The Philippines' finance secretary told Reuters News Service that the country's economic prospects were improving, and that he hoped Calpers would reconsider its decision. In Malaysia, the government's National Economic Action Council said other investors wouldn't be swayed by Calpers's decision.

In Thailand, a finance-ministry official, Sathit Limpongpan, said the country would try to sort out the differences with Calpers. A spokesman for the Thai government said that Thailand had good social policies and that the giant fund's managers had "no grounds to sell off its assets."

Others had suggestions for Calpers. "They should come to these countries and tell them what they are doing wrong rather than just pulling out," said Lee Leok Soon, executive director of the Malaysian Institute of Corporate Governance.

Emerging markets make up only about $1 billion of Calpers's total investments, so its pullback won't be significant in percentage terms.
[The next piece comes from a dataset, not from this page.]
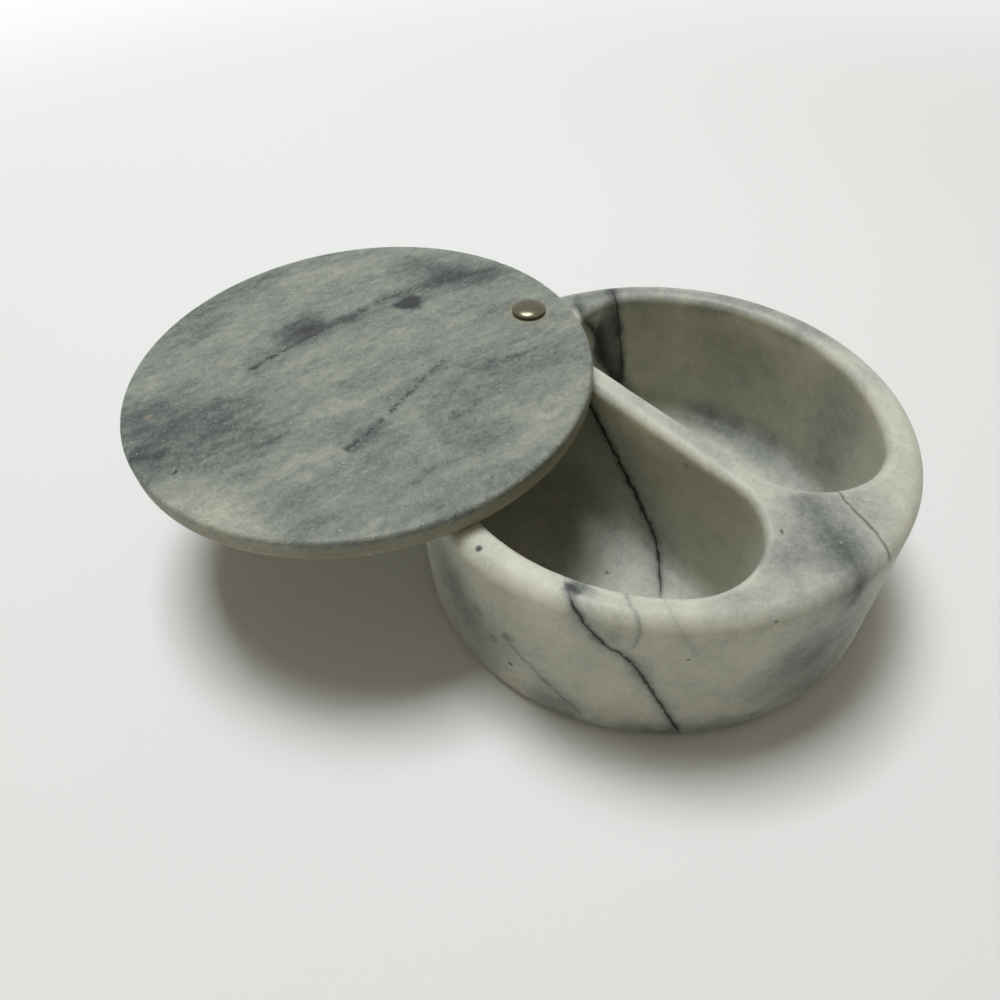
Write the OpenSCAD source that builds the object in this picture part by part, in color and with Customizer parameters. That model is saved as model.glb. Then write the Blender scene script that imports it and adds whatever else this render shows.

But the move is expected to play well at home, where Calpers already has a high reputation for ethical investment. In addition, Wilshire Associates, the Santa Monica, California, investment consultancy that drew up the new guidelines, could win attention for its work.

Calpers uses a complicated system that ranks 27 emerging markets on "country factors," such as political stability, and "market factors," such as market regulation. Malaysia was ranked 24th out of 27 on country factors, and the Philippines was 24th out of 27 on market factors. The worst performers were countries that Calpers already doesn't invest in, such as Russia and Venezuela.

For the poor performers, there is a silver lining. "It gets the [political and transparency] issues on the table," said Ms. Tennant of the responsible-investment group in Hong Kong. And it "makes governments sit up and realize that they can't ignore this dimension of corporate activities and the functioning of civil society."